INFORMATION SUPPLIED:

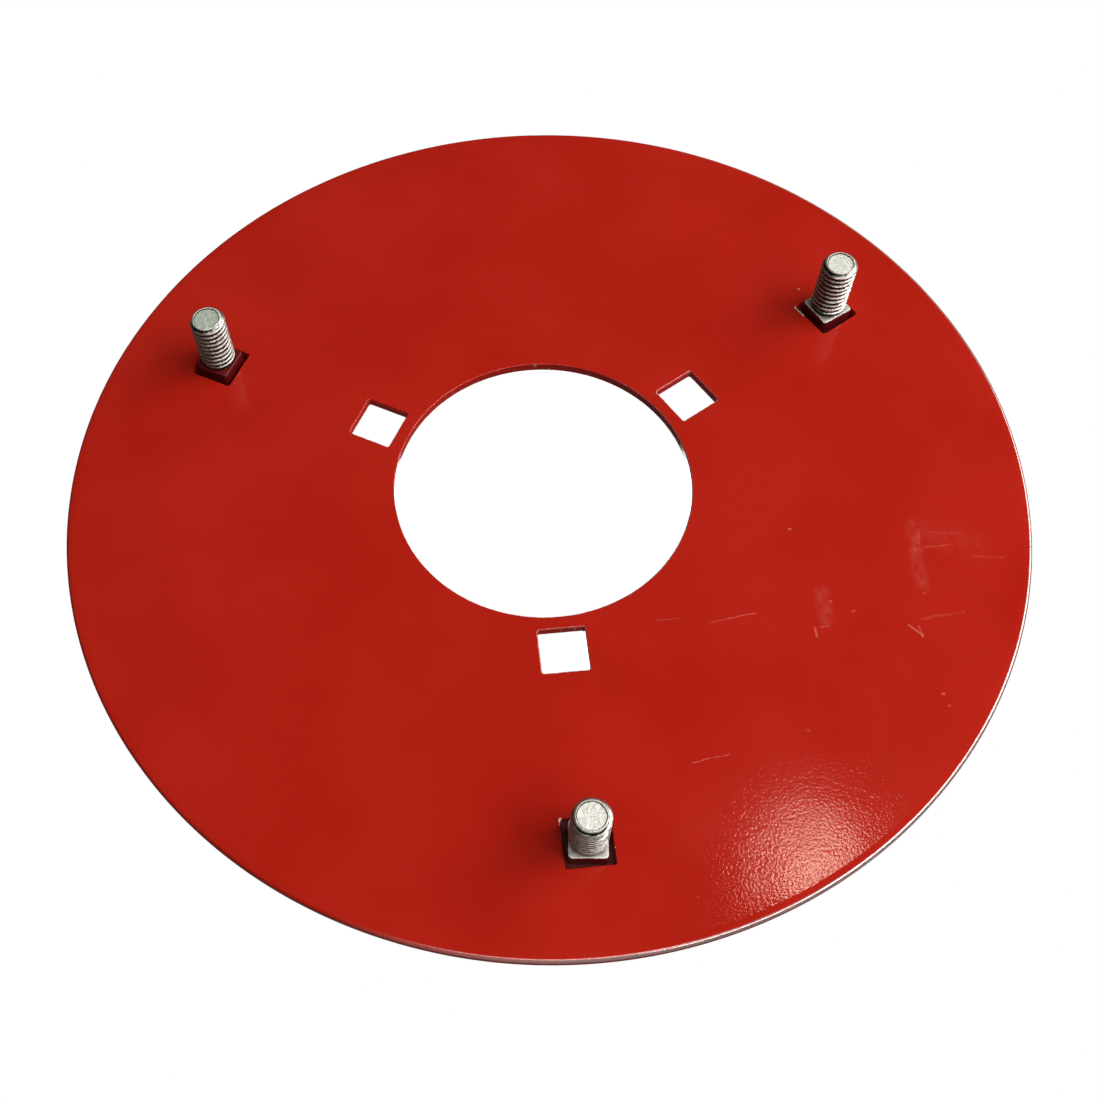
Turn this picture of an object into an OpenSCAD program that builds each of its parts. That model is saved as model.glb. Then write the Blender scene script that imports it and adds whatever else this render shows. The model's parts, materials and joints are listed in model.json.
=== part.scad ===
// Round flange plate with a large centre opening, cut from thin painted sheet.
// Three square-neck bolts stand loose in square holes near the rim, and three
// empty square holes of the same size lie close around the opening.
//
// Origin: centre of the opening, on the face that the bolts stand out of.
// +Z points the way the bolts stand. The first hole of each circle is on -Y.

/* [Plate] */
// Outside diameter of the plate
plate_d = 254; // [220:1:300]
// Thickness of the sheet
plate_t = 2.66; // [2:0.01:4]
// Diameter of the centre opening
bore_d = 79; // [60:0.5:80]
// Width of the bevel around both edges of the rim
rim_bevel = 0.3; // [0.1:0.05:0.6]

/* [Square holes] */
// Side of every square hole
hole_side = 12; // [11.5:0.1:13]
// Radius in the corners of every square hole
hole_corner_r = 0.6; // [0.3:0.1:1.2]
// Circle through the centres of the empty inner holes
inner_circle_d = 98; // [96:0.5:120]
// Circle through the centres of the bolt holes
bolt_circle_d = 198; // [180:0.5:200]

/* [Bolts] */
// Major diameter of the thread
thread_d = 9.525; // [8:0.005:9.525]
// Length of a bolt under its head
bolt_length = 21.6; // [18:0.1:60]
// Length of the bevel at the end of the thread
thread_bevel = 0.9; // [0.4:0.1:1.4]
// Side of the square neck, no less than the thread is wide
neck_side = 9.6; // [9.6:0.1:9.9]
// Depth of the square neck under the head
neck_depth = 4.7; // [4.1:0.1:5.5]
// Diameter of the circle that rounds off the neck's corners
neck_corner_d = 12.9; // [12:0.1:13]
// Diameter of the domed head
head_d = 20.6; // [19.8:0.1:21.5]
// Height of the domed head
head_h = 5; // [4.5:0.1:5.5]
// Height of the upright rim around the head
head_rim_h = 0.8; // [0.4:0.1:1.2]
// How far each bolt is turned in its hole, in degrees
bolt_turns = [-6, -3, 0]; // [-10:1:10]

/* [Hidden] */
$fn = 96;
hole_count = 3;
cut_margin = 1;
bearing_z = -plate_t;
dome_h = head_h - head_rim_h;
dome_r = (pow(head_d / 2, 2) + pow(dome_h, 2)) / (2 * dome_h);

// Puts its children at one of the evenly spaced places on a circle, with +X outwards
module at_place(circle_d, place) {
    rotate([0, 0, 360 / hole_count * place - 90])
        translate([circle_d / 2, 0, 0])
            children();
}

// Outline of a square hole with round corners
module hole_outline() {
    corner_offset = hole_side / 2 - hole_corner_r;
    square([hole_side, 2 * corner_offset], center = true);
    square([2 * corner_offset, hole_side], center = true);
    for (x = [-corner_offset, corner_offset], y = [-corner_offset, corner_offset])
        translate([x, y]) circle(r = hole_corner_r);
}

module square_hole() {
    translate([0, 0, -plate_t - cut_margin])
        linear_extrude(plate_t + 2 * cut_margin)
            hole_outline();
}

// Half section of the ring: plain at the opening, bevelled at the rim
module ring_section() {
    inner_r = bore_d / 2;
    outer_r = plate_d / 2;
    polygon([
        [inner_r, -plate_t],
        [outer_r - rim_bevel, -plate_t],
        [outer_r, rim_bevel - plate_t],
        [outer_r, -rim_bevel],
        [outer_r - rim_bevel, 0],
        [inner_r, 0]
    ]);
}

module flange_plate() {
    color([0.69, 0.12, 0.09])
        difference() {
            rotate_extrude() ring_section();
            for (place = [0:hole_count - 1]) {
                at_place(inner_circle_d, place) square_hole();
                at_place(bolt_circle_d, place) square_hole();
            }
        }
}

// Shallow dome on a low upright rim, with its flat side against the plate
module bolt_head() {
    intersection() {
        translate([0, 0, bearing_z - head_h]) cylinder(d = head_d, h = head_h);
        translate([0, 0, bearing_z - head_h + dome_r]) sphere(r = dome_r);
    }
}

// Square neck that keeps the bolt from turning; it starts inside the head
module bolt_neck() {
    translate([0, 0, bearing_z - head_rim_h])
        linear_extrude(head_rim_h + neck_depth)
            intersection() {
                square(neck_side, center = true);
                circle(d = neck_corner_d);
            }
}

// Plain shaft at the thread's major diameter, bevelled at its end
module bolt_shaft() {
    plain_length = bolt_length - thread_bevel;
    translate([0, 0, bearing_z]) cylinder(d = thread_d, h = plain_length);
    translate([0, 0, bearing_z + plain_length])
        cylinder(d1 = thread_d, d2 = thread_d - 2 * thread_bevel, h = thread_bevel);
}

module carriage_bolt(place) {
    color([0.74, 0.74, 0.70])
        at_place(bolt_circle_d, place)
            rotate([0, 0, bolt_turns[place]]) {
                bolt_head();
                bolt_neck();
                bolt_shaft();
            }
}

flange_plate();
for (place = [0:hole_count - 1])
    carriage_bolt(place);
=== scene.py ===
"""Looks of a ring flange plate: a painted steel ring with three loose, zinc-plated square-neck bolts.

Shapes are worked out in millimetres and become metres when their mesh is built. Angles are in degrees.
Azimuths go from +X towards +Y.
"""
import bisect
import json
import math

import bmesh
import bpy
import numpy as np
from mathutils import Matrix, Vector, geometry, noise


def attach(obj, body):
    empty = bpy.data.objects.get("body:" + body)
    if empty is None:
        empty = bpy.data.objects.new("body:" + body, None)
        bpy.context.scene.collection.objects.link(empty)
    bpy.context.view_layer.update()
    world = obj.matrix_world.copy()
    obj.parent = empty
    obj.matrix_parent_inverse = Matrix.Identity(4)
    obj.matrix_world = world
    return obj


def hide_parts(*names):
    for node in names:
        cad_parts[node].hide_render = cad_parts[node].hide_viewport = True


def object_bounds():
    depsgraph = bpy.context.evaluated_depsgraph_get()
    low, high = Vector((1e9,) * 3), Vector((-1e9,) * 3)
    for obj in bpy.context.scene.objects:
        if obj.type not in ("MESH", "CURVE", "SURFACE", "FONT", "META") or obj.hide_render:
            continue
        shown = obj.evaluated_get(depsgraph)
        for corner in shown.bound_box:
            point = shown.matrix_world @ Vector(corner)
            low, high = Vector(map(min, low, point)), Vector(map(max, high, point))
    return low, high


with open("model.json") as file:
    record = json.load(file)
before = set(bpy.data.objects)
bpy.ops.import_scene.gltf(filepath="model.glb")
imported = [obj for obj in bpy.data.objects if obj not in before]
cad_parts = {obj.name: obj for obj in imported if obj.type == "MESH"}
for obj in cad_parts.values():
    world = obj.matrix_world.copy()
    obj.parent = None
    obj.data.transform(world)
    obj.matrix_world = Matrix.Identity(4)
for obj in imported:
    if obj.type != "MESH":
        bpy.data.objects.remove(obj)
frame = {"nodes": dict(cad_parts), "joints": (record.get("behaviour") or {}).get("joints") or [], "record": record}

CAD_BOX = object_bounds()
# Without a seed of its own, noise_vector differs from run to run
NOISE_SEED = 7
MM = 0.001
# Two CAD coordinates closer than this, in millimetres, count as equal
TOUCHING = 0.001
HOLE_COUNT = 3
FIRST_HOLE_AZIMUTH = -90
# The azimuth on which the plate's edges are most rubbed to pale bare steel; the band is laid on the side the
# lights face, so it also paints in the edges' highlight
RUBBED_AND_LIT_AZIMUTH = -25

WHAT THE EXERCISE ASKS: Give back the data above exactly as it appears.

REPLY:
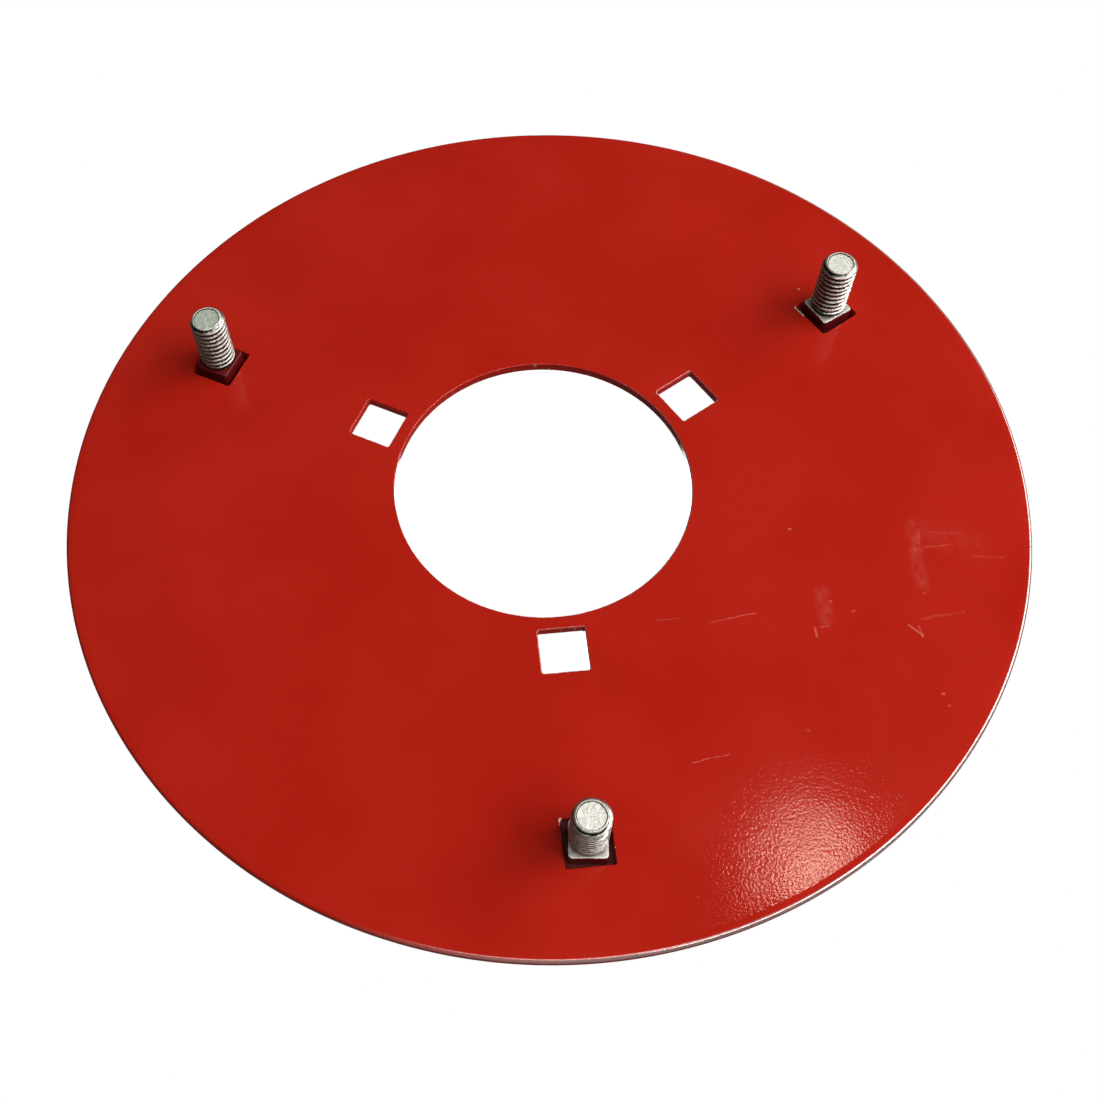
Turn this picture of an object into an OpenSCAD program that builds each of its parts. That model is saved as model.glb. Then write the Blender scene script that imports it and adds whatever else this render shows. The model's parts, materials and joints are listed in model.json.
=== part.scad ===
// Round flange plate with a large centre opening, cut from thin painted sheet.
// Three square-neck bolts stand loose in square holes near the rim, and three
// empty square holes of the same size lie close around the opening.
//
// Origin: centre of the opening, on the face that the bolts stand out of.
// +Z points the way the bolts stand. The first hole of each circle is on -Y.

/* [Plate] */
// Outside diameter of the plate
plate_d = 254; // [220:1:300]
// Thickness of the sheet
plate_t = 2.66; // [2:0.01:4]
// Diameter of the centre opening
bore_d = 79; // [60:0.5:80]
// Width of the bevel around both edges of the rim
rim_bevel = 0.3; // [0.1:0.05:0.6]

/* [Square holes] */
// Side of every square hole
hole_side = 12; // [11.5:0.1:13]
// Radius in the corners of every square hole
hole_corner_r = 0.6; // [0.3:0.1:1.2]
// Circle through the centres of the empty inner holes
inner_circle_d = 98; // [96:0.5:120]
// Circle through the centres of the bolt holes
bolt_circle_d = 198; // [180:0.5:200]

/* [Bolts] */
// Major diameter of the thread
thread_d = 9.525; // [8:0.005:9.525]
// Length of a bolt under its head
bolt_length = 21.6; // [18:0.1:60]
// Length of the bevel at the end of the thread
thread_bevel = 0.9; // [0.4:0.1:1.4]
// Side of the square neck, no less than the thread is wide
neck_side = 9.6; // [9.6:0.1:9.9]
// Depth of the square neck under the head
neck_depth = 4.7; // [4.1:0.1:5.5]
// Diameter of the circle that rounds off the neck's corners
neck_corner_d = 12.9; // [12:0.1:13]
// Diameter of the domed head
head_d = 20.6; // [19.8:0.1:21.5]
// Height of the domed head
head_h = 5; // [4.5:0.1:5.5]
// Height of the upright rim around the head
head_rim_h = 0.8; // [0.4:0.1:1.2]
// How far each bolt is turned in its hole, in degrees
bolt_turns = [-6, -3, 0]; // [-10:1:10]

/* [Hidden] */
$fn = 96;
hole_count = 3;
cut_margin = 1;
bearing_z = -plate_t;
dome_h = head_h - head_rim_h;
dome_r = (pow(head_d / 2, 2) + pow(dome_h, 2)) / (2 * dome_h);

// Puts its children at one of the evenly spaced places on a circle, with +X outwards
module at_place(circle_d, place) {
    rotate([0, 0, 360 / hole_count * place - 90])
        translate([circle_d / 2, 0, 0])
            children();
}

// Outline of a square hole with round corners
module hole_outline() {
    corner_offset = hole_side / 2 - hole_corner_r;
    square([hole_side, 2 * corner_offset], center = true);
    square([2 * corner_offset, hole_side], center = true);
    for (x = [-corner_offset, corner_offset], y = [-corner_offset, corner_offset])
        translate([x, y]) circle(r = hole_corner_r);
}

module square_hole() {
    translate([0, 0, -plate_t - cut_margin])
        linear_extrude(plate_t + 2 * cut_margin)
            hole_outline();
}

// Half section of the ring: plain at the opening, bevelled at the rim
module ring_section() {
    inner_r = bore_d / 2;
    outer_r = plate_d / 2;
    polygon([
        [inner_r, -plate_t],
        [outer_r - rim_bevel, -plate_t],
        [outer_r, rim_bevel - plate_t],
        [outer_r, -rim_bevel],
        [outer_r - rim_bevel, 0],
        [inner_r, 0]
    ]);
}

module flange_plate() {
    color([0.69, 0.12, 0.09])
        difference() {
            rotate_extrude() ring_section();
            for (place = [0:hole_count - 1]) {
                at_place(inner_circle_d, place) square_hole();
                at_place(bolt_circle_d, place) square_hole();
            }
        }
}

// Shallow dome on a low upright rim, with its flat side against the plate
module bolt_head() {
    intersection() {
        translate([0, 0, bearing_z - head_h]) cylinder(d = head_d, h = head_h);
        translate([0, 0, bearing_z - head_h + dome_r]) sphere(r = dome_r);
    }
}

// Square neck that keeps the bolt from turning; it starts inside the head
module bolt_neck() {
    translate([0, 0, bearing_z - head_rim_h])
        linear_extrude(head_rim_h + neck_depth)
            intersection() {
                square(neck_side, center = true);
                circle(d = neck_corner_d);
            }
}

// Plain shaft at the thread's major diameter, bevelled at its end
module bolt_shaft() {
    plain_length = bolt_length - thread_bevel;
    translate([0, 0, bearing_z]) cylinder(d = thread_d, h = plain_length);
    translate([0, 0, bearing_z + plain_length])
        cylinder(d1 = thread_d, d2 = thread_d - 2 * thread_bevel, h = thread_bevel);
}

module carriage_bolt(place) {
    color([0.74, 0.74, 0.70])
        at_place(bolt_circle_d, place)
            rotate([0, 0, bolt_turns[place]]) {
                bolt_head();
                bolt_neck();
                bolt_shaft();
            }
}

flange_plate();
for (place = [0:hole_count - 1])
    carriage_bolt(place);
=== scene.py ===
"""Looks of a ring flange plate: a painted steel ring with three loose, zinc-plated square-neck bolts.

Shapes are worked out in millimetres and become metres when their mesh is built. Angles are in degrees.
Azimuths go from +X towards +Y.
"""
import bisect
import json
import math

import bmesh
import bpy
import numpy as np
from mathutils import Matrix, Vector, geometry, noise


def attach(obj, body):
    empty = bpy.data.objects.get("body:" + body)
    if empty is None:
        empty = bpy.data.objects.new("body:" + body, None)
        bpy.context.scene.collection.objects.link(empty)
    bpy.context.view_layer.update()
    world = obj.matrix_world.copy()
    obj.parent = empty
    obj.matrix_parent_inverse = Matrix.Identity(4)
    obj.matrix_world = world
    return obj


def hide_parts(*names):
    for node in names:
        cad_parts[node].hide_render = cad_parts[node].hide_viewport = True


def object_bounds():
    depsgraph = bpy.context.evaluated_depsgraph_get()
    low, high = Vector((1e9,) * 3), Vector((-1e9,) * 3)
    for obj in bpy.context.scene.objects:
        if obj.type not in ("MESH", "CURVE", "SURFACE", "FONT", "META") or obj.hide_render:
            continue
        shown = obj.evaluated_get(depsgraph)
        for corner in shown.bound_box:
            point = shown.matrix_world @ Vector(corner)
            low, high = Vector(map(min, low, point)), Vector(map(max, high, point))
    return low, high


with open("model.json") as file:
    record = json.load(file)
before = set(bpy.data.objects)
bpy.ops.import_scene.gltf(filepath="model.glb")
imported = [obj for obj in bpy.data.objects if obj not in before]
cad_parts = {obj.name: obj for obj in imported if obj.type == "MESH"}
for obj in cad_parts.values():
    world = obj.matrix_world.copy()
    obj.parent = None
    obj.data.transform(world)
    obj.matrix_world = Matrix.Identity(4)
for obj in imported:
    if obj.type != "MESH":
        bpy.data.objects.remove(obj)
frame = {"nodes": dict(cad_parts), "joints": (record.get("behaviour") or {}).get("joints") or [], "record": record}

CAD_BOX = object_bounds()
# Without a seed of its own, noise_vector differs from run to run
NOISE_SEED = 7
MM = 0.001
# Two CAD coordinates closer than this, in millimetres, count as equal
TOUCHING = 0.001
HOLE_COUNT = 3
FIRST_HOLE_AZIMUTH = -90
# The azimuth on which the plate's edges are most rubbed to pale bare steel; the band is laid on the side the
# lights face, so it also paints in the edges' highlight
RUBBED_AND_LIT_AZIMUTH = -25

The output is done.